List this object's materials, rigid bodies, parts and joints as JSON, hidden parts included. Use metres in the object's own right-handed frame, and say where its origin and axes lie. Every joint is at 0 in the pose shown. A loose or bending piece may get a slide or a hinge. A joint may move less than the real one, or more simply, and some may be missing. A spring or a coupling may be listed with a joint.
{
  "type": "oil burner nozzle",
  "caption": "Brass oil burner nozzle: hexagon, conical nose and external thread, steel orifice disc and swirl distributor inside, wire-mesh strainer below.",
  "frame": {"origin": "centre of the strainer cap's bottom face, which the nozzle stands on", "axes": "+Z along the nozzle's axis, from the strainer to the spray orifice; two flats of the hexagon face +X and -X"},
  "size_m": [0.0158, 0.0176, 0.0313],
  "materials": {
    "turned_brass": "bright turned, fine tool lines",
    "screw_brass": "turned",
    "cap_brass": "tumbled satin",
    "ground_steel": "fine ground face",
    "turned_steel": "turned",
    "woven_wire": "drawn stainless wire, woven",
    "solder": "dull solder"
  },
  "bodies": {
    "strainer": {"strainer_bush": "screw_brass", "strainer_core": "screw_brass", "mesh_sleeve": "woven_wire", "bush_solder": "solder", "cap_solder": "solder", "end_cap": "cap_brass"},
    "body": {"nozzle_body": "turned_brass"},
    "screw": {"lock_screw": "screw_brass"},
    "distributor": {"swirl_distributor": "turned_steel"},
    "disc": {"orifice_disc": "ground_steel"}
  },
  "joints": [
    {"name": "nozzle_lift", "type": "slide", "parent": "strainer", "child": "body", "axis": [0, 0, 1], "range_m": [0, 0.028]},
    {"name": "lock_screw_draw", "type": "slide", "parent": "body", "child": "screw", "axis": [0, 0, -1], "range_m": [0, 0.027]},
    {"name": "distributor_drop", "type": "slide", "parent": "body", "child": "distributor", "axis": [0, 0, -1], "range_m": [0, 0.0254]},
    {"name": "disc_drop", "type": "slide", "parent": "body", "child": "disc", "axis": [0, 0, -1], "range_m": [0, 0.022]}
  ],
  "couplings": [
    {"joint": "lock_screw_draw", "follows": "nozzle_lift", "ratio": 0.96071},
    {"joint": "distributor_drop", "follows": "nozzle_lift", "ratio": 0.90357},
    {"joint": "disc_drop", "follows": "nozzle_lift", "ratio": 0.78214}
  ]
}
******************************
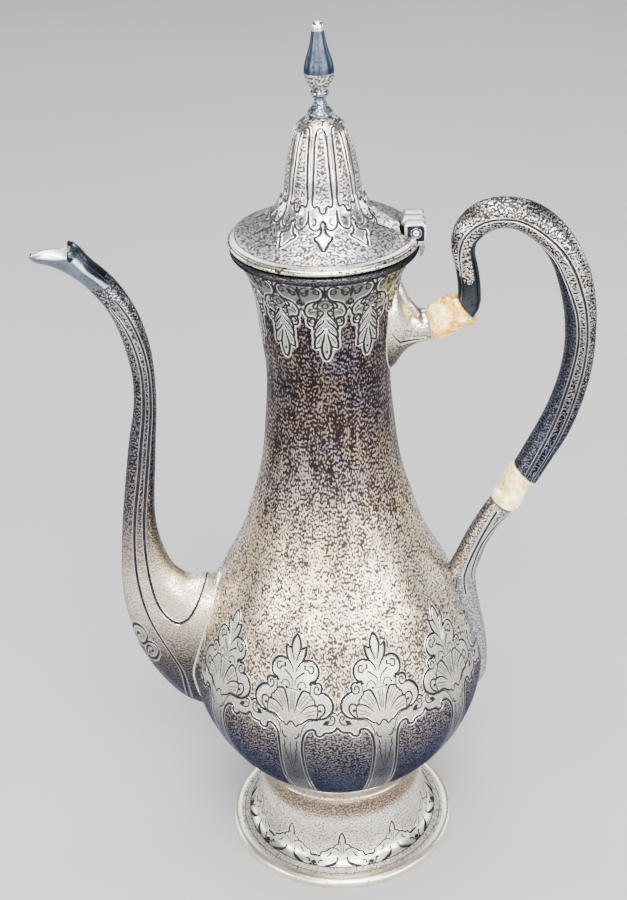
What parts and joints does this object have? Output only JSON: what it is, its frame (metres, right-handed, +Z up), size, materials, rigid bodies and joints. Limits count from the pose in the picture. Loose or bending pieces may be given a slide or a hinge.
******************************
**Aim of the exercise**
Above are the records. Identify each line that contains the word "origin".

**Result for this exercise**
List this object's materials, rigid bodies, parts and joints as JSON, hidden parts included. Use metres in the object's own right-handed frame, and say where its origin and axes lie. Every joint is at 0 in the pose shown. A loose or bending piece may get a slide or a hinge. A joint may move less than the real one, or more simply, and some may be missing. A spring or a coupling may be listed with a joint.
  "frame": {"origin": "centre of the strainer cap's bottom face, which the nozzle stands on", "axes": "+Z along the nozzle's axis, from the strainer to the spray orifice; two flats of the hexagon face +X and -X"},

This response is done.